In the early 1940s his interest again turned to art. Having worked previously only in oils, he began experimenting with other mediums, including sculpture and water-colors. A self-trained ichthyologist, he was called on frequently by local commercial fishermen to identify unusual species, and he began making watercolor sketches of these as he identified them. This led to a major project, which occupied much of his time for more than a decade, in which he planned to produce a series of accurate and lifelike watercolors of East Coast fish. When the work was completed in the mid-1950s, he had produced paintings of nearly three hundred fish, but his plan to put these in book form during his lifetime did not materialize.
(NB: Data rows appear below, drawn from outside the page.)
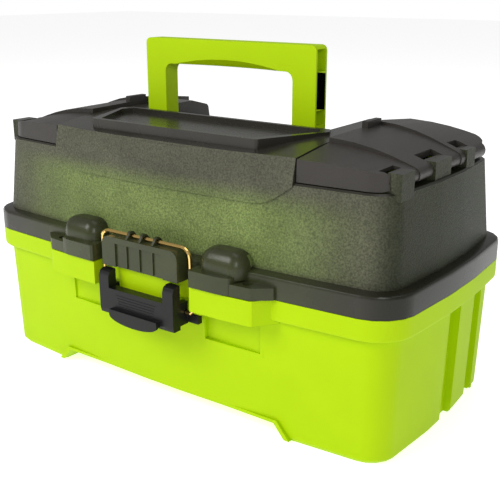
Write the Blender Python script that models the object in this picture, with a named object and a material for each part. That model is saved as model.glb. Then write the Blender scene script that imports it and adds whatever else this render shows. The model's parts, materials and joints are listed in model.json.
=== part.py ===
"""Two-tray fishing tackle box with a lift-up lid, cantilever trays, two top access lids,
a fold-down carrying handle and a wire-bail latch.

Metres, +X along the box's length, +Y to the rear, +Z up. The box stands on z = 0 and
the whole model is centred on x = 0 and y = 0.
"""
import math

import bmesh
import bpy
from mathutils import Matrix, Vector

# ---------------------------------------------------------------- driving dimensions
HALF_LENGTH = 0.203        # outside of the rim, left to right
HALF_DEPTH = 0.101         # outside of the rim, front to back
PARTING_Z = 0.1095         # where the lid's rim meets the base's flange
SHELL_TOP = 0.188          # shoulder of the lid under the access lids
HANDLE_TOP = 0.271         # top of the grip
WALL = 0.0025              # moulded shell wall
GAP = 0.0003               # between pieces that touch
CLEAR = 0.0006             # between pieces that slide or turn
BITE = 0.001               # how far joined shapes run into each other

# outline of the moulded shells
FRONT_BOW = 0.0095         # the front corners sit this far behind its middle
END_BOW = 0.007            # the end corners sit this far inside its middle
CORNER = 0.024             # corner radius in plan
FRONT_PIECES = 7           # straight pieces along the front and the back
END_PIECES = 3
RIM_FRONT = -HALF_DEPTH    # the front places below are measured from here
WALL_FRONT = RIM_FRONT + 0.008

# base
FLANGE_DROP = 0.0155       # height of the base's top flange
FLANGE_STEP = 0.006        # how far the flange stands out from the wall
BASE_DRAFT = 0.0025        # how much narrower the base is at its foot
FOOT_HEIGHT = 0.012        # arch between the feet
FOOT_INNER = 0.118         # feet start this far from the middle
FOOT_SLANT = 0.011         # the arch narrows by this much at its top
SLOT_DEPTH = 0.006         # hand slots in the end walls
SLOT_TOP = 0.090
SLOTS = ((0.000, 0.020), (0.050, 0.066))
POCKET_X = (0.046, 0.095)  # shallow recesses beside the lever
POCKET_LOW = 0.063
POCKET_DEPTH = 0.0025
ARM_BOSS = 0.006

# lid
RIM_HEIGHT = 0.0165
RIM_LEDGE = 0.0085         # from the rim's outside to the foot of the lid's wall
LID_DRAFT = 0.005          # the lid's wall leans in by this much up to its shoulder
DECK_HALF = HALF_LENGTH - 0.0875    # half length of the raised middle of the lid
DECK_TOP = 0.2100
DECK_FRONT_TOP = 0.2045
DECK_LEAN = 0.0040         # how far the deck's ends lean in towards its top
DECK_FRONT_LEAN = 0.0035   # how far the deck's front leans back above the shoulder
APRON_PROUD = 0.0008       # the apron under the deck stands out from the lid's wall
APRON_LOW = 0.171
APRON_HALF = 0.079         # half length of the apron's straight lower edge
PANEL_RIM = 0.0040         # raised rim of the panel in front of the handle
PANEL_RIM_WIDTH = 0.0045
PANEL_FRONT = RIM_FRONT + 0.0245
PANEL_FRONT_HALF = 0.080
PANEL_BACK = -0.010
PANEL_BACK_HALF = 0.104
WELL_HALF = 0.0925         # handle well
WELL_FLOOR = 0.193
WELL_FRONT = -0.009

# latch
KEEPER_HALF = 0.0375
KEEPER_FRONT = RIM_FRONT - 0.012
KEEPER_BACK = RIM_FRONT + 0.0017
KEEPER_TOP = 0.133
KEEPER_FINS = (-0.013, 0.0, 0.013)    # fins that strap the bail's top bar down
FIN_THICK = 0.0022
FIN_ROUND = 0.0037
DOME_X = 0.070
DOME_Y = RIM_FRONT + 0.0045
EYE_HEIGHT = 0.0090        # padlock eye on the lid
BULGE_HEIGHT = 0.0130      # the bulge between the eye and the latch
BULGE_FRONT = RIM_FRONT - 0.0135
BULGE_NEAR = 0.0480
BULGE_FAR = 0.0845
EYE_FAR = 0.112
PADLOCK_X = 0.0925
PADLOCK_Y = RIM_FRONT - 0.0015
PADLOCK_HOLE = 0.0038
BAIL_RADIUS = 0.0015
BAIL_HALF = 0.0437
BAIL_Y = RIM_FRONT - 0.005
BAIL_Z = 0.135
BAIL_FOOT_Y = RIM_FRONT - 0.003
BAIL_FOOT_Z = 0.0854
LEVER_HALF = 0.0372
LEVER_FRONT = RIM_FRONT - 0.017
LEVER_BACK = RIM_FRONT - 0.009
LEVER_TOP = 0.1076
LEVER_LOW = 0.073
WINDOW_HALF = 0.0272
WINDOW_LOW = 0.094
EYE_FRONT = RIM_FRONT - 0.0115
HOOK_REACH = 0.047
HOOK_Z = 0.084
HOOK_THICK = 0.0045
LUG_FRONT = RIM_FRONT - 0.0005
CHEEK = 0.005

# handle
HANDLE_HALF = 0.0835
HANDLE_THICK = 0.015
LEG_WIDTH = 0.0205
GRIP_HEIGHT = 0.020
GRIP_CORNER = 0.0040
GRIP_INNER_CORNER = 0.0065
SCALLOP_HALF = 0.056       # finger scallop under the grip
SCALLOP_RISE = 0.0065
CHANNEL_WALL = 0.0018
CHANNEL_DEPTH = 0.0095
CHANNELS = ((0.2125, 0.2235), (0.2250, 0.2505), (0.2520, 0.2680))
HANDLE_PIVOT_Z = 0.203
HANDLE_PIN = 0.003

# lid hinge
HINGE_Y = HALF_DEPTH + 0.0055
KNUCKLE = 0.0045
PIN = 0.0015
HINGE_X = 0.115
HINGE_SPAN = 0.060

# access lids and their bins
ACCESS_IN = DECK_HALF + 0.001
ACCESS_HINGE_X = HALF_LENGTH - 0.0225
ACCESS_HINGE_Z = SHELL_TOP + 0.0068
ACCESS_KNUCKLE = 0.0036
ACCESS_ROUND = 0.0060      # the covers' outer edges are round about their hinge
ACCESS_HALF_DEPTH = HALF_DEPTH - 0.017
ACCESS_LEDGE = 0.0025      # from the lid's shoulder to the covers' skirts
ACCESS_WALL = 0.0022
SHINGLES = (               # ends along Y, the crown's height at each, and the roll's radius
    ((-ACCESS_HALF_DEPTH, -0.039), (0.2035, 0.2095), ACCESS_ROUND - 0.0012),
    ((-0.041, 0.026), (0.2128, 0.2142), ACCESS_ROUND - 0.0006),
    ((0.024, ACCESS_HALF_DEPTH - GAP), (0.2166, 0.2105), ACCESS_ROUND))
ACCESS_BLOCKS = ((-0.070, -0.051), (-0.021, 0.0055), (0.031, 0.047))
NOTCH_DEPTH = 0.0062       # the covers clear the blocks by this much inwards
ACCESS_BARREL_END = 0.068
BIN_IN = DECK_HALF + 0.008
BIN_OUT = HALF_LENGTH - 0.0325
BIN_HALF_DEPTH = HALF_DEPTH - 0.037
BIN_FLOOR = 0.1745

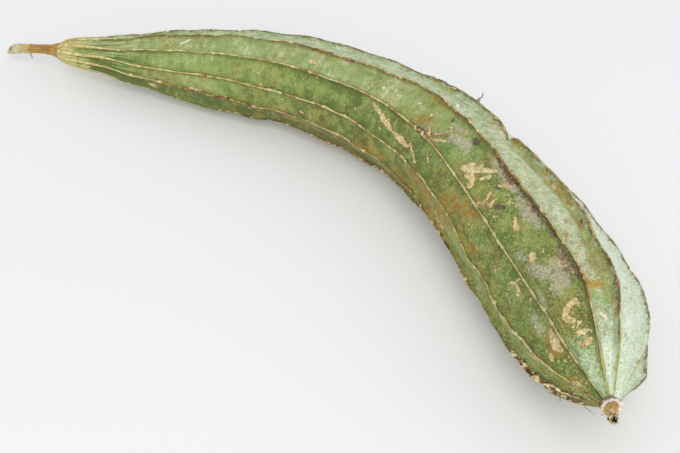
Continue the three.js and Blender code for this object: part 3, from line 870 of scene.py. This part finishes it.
# edges of the marks' colours, as raggedEdge takes them: (grain, roam, chips, softness)
markEdges = {
    "bare": (0.25, 2.2, 1.6, 1.6), "stain": (0.3, 1.6, 1.2, 1.8), "fresh": (0.4, 1.0, 1.0, 1.2),
    "ochre": (0.5, 1.0, 1.2, 0.9), "bruise": (0.8, 0.5, 0.8, 0.5), "haze": (0.4, 1.2, 1.4, 1.2),
    "cork": (0.45, 1.0, 1.2, 0.4), "healed": (0.5, 0.3, 0.7, 0.12), "healedRim": (0.5, 0.3, 0.6, 0.3),
    "pale": (0.8, 0.3, 0.5, 0.2), "pit": (0.9, 0.2, 0.3, 0.25),
}

# The skin's colour is built up in layers. Each layer function takes the fields that several layers
# share, in at, and the colour so far.


def masked(at, kind, wider=0.0, edge=None):
    # 1 on marks of this kind, made wider by some millimetres
    gap = attributeOf(at.tree, kind + "Gap") - wider
    return useGroup(raggedMask, at.place, gap, *markEdges[edge or kind])


def readSkin(tree):
    at = SimpleNamespace(tree=tree)
    at.place, at.crestPlace = (attributeOf(tree, name, "Vector") for name in ("skinPlace", "crestPlace"))
    at.share, at.wax, at.bead, at.crestGap, at.crestWear = (attributeOf(tree, name) for name in (
        "place", "wax", "bead", "crestGap", "crestWear"))
    at.side = addField(tree, "ShaderNodeSeparateXYZ", {"Vector": at.crestPlace}, "Y")
    at.streaks = useGroup(brushedStreaks, at.place, 0.42, 0.22, at.share.ease(0.5, 0.85, 0.4, 0.7))
    at.blotches = at.place.moved((50, 20, 10)).noise(0.12, 4, 0.62).ease(0.36, 0.64)
    at.grain = at.place.moved((3, 17, 40)).stretched((1.3, 0.75, 1)).noise(0.8, 3, 0.75).ease(0.37, 0.63)
    at.speckle = at.place.noise(1.0, 5, 0.75)
    at.lineNoise = at.crestPlace.stretched((1, 0.5, 1)).noise(0.5, 4, 0.65)
    at.dash = at.crestPlace.stretched((1, 0.3, 5)).noise(0.45, 3, 0.6)
    at.wear = at.crestPlace.stretched((1, 0, 3)).noise(0.1, 4, 0.7) + at.crestWear * 0.24 - 0.12
    at.clear = at.wax.ease(0.15, 0.4, 1, 0.25)
    at.value = lightness(at)
    return at


def lightness(at):
    # streaks, blotches, painted shading that follows the real creases (darker in their hollows, lighter on
    # their tops), grain, long stripes where the neck starts, and the lightness per panel, which is partly
    # painted shade
    share, place = at.share, at.place
    calm = at.wax.ease(0.6, 1, 1, 0.3)
    streakShare = (share.ease(0.26, 0.38, 0.36, 0.25) * share.ease(0.6, 0.88, 1, 0.7)
                   * at.crestGap.ease(0.8, 4, 0.4, 1) * calm)
    # painted shade in the hollows of the creases and painted light on their tops
    creaseShading = (attributeOf(at.tree, "creaseShading").ease(-0.9, 0.9) - 0.5) * calm
    stripes = (place.stretched((0.08, 1.5, 1)).noise(0.6, 3, 0.6) - 0.5) * share.ease(0.07, 0.14, 4.2, 0)
    return (at.blotches * 0.32 + (at.streaks - 0.5) * streakShare + creaseShading * 0.2
            + (at.grain - 0.5) * share.ease(0.5, 0.88, 0.2, 0.62) + stripes
            + attributeOf(at.tree, "light") + 0.32)


def groundColour(at):
    # green and olive-yellow grounds, then the wax, partly the skin's own pale bloom and partly painted
    # sheen on the outer panels
    place, wax = at.place, at.wax
    yellow = place.moved((9, 70, 31)).noise(0.06, 3, 0.6) * 2.2 - 1.1 + attributeOf(at.tree, "yellow")
    green = ramp(at.value, tint.deep, tint.green, tint.light)
    olive = ramp(at.value, tint.deepYellow, tint.greenYellow, tint.lightYellow)
    rubbed = place.moved((7, 90, 3)).noise(0.25, 6, 0.78).ease(0.4, 0.58)
    worn, thick = (1 - rubbed) * (1.1 - wax), rubbed * (1 - wax)
    bare = masked(at, "bare")
    at.waxShare = wax * (thick * 0.6 + 1 - worn * 0.95) * (1 - bare * 0.85)
    # the waxed colour: pale bloom and painted sheen
    waxed = ramp(at.value, tint.waxDeep, tint.wax, tint.waxLight)
    base = mix(mix(green, olive, yellow.ease(0, 1)), waxed, at.waxShare)
    # pale strokes on the tops of the streaks, partly wax and partly painted sheen
    brushedSheen = place.moved((60, 3, 3)).noise(0.07, 3, 0.6).ease(0.45, 0.62, 0.02, 0.3)
    return mix(base, tint.waxLight, at.streaks.ease(0.66, 0.96) * brushedSheen * wax.ease(0, 0.12, 0.25, 1))


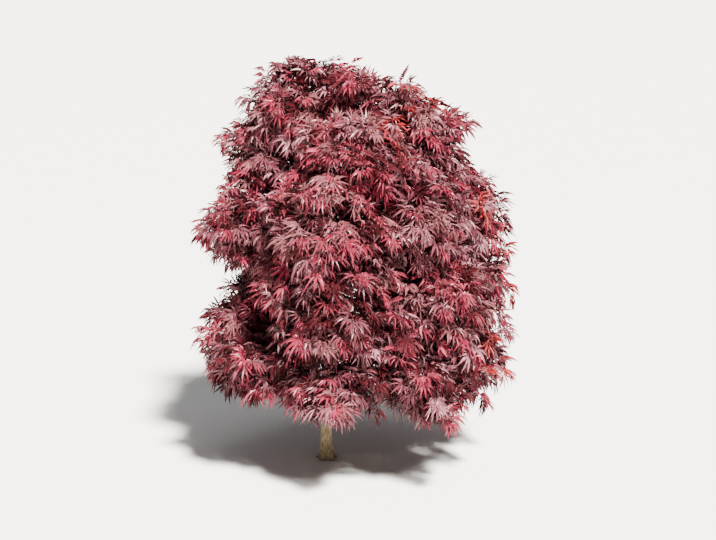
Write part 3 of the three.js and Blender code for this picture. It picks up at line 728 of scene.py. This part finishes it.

In 1947 he began the development of the community of Southern Shores near Kitty Hawk, dividing his work load between real estate and construction activities and painting in his studio there. During the winter months he headed south, spending considerable time on the Florida Keys, on the Isle of Pines, and in the Virgin Islands. In the 1950s Stick was instrumental in the establishment of the Virgin Islands National Park.
During the last ten years of his life he worked extensively in watercolor. More than seventy-five of these paintings, mostly seascapes, are preserved at the Outer Banks History Center in Manteo, along with approximately fifty nine illustrations that appeared in two books written by his son, Graveyard of the Atlantic and The Outer Banks of North Carolina.
In 1908 Stick married Ada Maud Hayes, of Wilmington, Del., an artists' model. They had two children, Charlotte Stick McMullan (1909–69) and David.